• _GIVEN REQUEST_
Quote the lines exactly, starting with the line that contains "made += [make_leaf(spec, parts, green_leaf, stem_cutter)" and ending with the line that contains "bpy.context.scene.collection.objects.link(empty)", and leave out all other lines.

• _SOURCE MATERIAL_
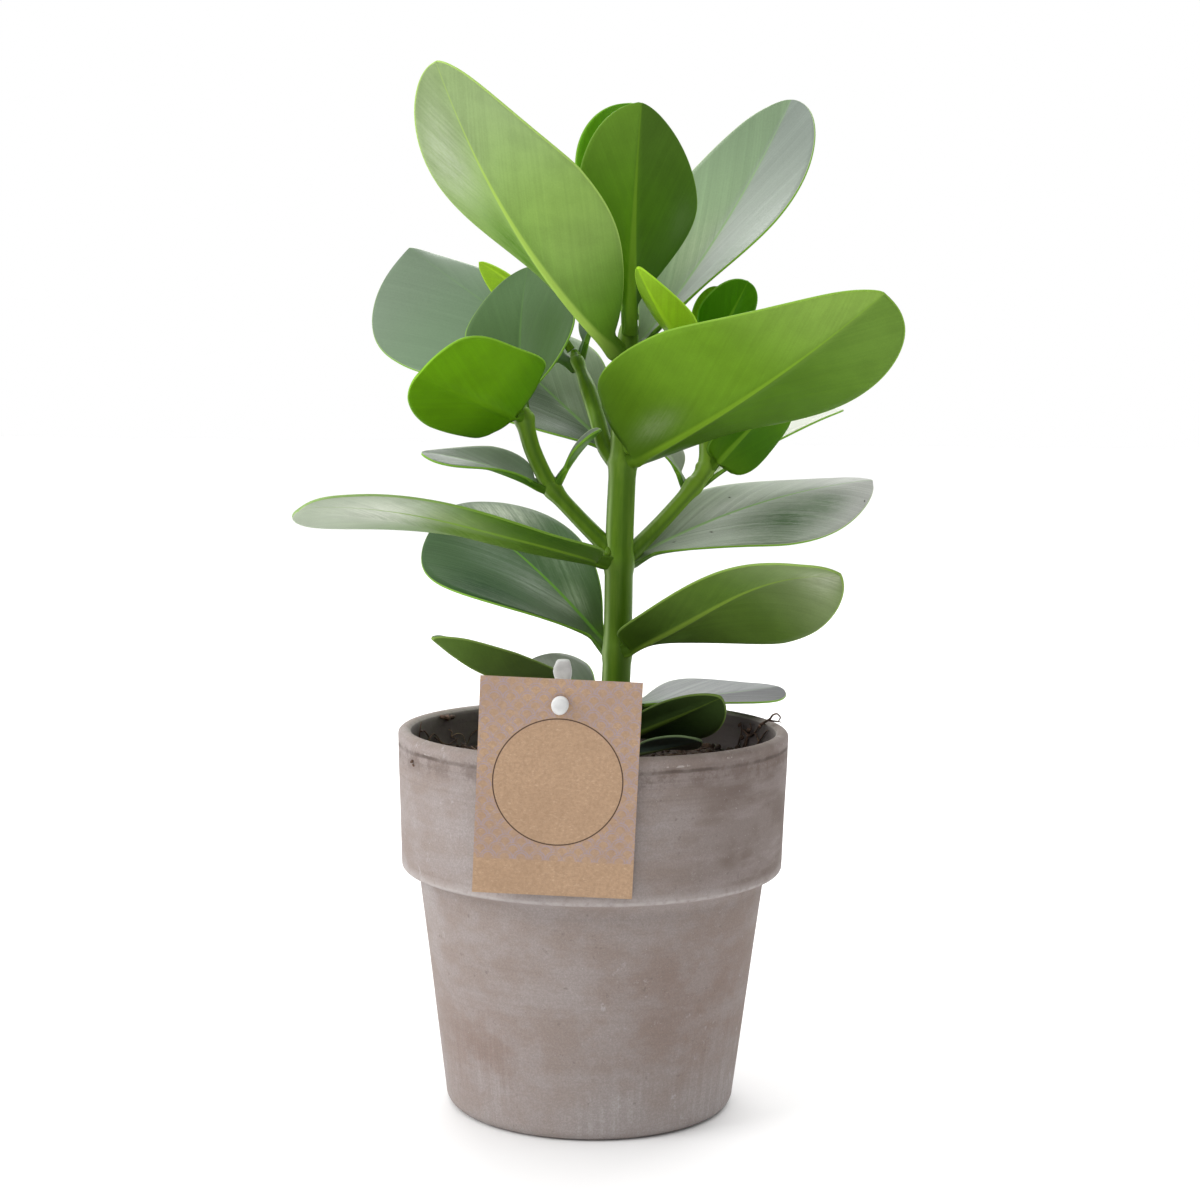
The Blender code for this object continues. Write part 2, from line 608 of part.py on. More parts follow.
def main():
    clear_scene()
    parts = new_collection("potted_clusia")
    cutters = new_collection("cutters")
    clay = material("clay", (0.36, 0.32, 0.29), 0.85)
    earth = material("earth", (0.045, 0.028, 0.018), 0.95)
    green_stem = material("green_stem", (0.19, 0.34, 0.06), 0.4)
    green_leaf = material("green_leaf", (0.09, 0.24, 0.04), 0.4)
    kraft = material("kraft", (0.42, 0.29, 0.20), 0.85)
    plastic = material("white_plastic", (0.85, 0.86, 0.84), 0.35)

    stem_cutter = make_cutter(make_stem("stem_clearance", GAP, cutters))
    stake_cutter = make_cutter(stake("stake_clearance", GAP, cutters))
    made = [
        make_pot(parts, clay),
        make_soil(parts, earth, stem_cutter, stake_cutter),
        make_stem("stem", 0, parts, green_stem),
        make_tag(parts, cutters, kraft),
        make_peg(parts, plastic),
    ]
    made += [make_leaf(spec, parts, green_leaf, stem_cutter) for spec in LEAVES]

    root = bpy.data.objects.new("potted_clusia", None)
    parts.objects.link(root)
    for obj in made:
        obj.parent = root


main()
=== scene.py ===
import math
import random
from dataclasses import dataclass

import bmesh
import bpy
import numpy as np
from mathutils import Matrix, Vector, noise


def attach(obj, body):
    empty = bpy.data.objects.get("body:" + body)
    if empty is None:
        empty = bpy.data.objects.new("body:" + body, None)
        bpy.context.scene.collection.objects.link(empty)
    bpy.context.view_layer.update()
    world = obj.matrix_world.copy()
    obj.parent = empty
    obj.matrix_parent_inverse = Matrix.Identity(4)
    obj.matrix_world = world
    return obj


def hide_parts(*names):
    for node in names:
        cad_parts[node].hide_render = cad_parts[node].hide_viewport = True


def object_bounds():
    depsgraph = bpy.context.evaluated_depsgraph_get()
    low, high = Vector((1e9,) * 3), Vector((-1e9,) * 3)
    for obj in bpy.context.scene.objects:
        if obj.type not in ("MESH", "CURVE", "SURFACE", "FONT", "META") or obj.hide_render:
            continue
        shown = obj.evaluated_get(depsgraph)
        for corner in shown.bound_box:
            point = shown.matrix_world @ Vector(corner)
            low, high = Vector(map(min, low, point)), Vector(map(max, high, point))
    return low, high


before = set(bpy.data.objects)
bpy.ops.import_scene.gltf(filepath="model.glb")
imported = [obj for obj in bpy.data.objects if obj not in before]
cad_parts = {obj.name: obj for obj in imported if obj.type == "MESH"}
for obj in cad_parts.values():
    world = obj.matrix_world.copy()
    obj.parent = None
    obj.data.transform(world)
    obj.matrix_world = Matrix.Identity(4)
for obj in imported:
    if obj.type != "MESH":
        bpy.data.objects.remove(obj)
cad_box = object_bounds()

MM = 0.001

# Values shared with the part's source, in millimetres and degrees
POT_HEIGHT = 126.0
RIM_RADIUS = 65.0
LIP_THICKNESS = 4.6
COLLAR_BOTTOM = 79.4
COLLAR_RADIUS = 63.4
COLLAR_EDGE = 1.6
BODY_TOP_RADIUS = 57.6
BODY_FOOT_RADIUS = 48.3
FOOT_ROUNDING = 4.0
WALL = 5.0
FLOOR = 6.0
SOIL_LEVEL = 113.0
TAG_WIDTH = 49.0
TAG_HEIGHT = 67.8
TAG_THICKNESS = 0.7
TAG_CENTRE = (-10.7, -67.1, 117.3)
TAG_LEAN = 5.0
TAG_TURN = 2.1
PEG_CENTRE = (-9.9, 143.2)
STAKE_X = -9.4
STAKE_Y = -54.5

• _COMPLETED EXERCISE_
    made += [make_leaf(spec, parts, green_leaf, stem_cutter) for spec in LEAVES]

    root = bpy.data.objects.new("potted_clusia", None)
    parts.objects.link(root)
    for obj in made:
        obj.parent = root


main()
=== scene.py ===
import math
import random
from dataclasses import dataclass

import bmesh
import bpy
import numpy as np
from mathutils import Matrix, Vector, noise


def attach(obj, body):
    empty = bpy.data.objects.get("body:" + body)
    if empty is None:
        empty = bpy.data.objects.new("body:" + body, None)
        bpy.context.scene.collection.objects.link(empty)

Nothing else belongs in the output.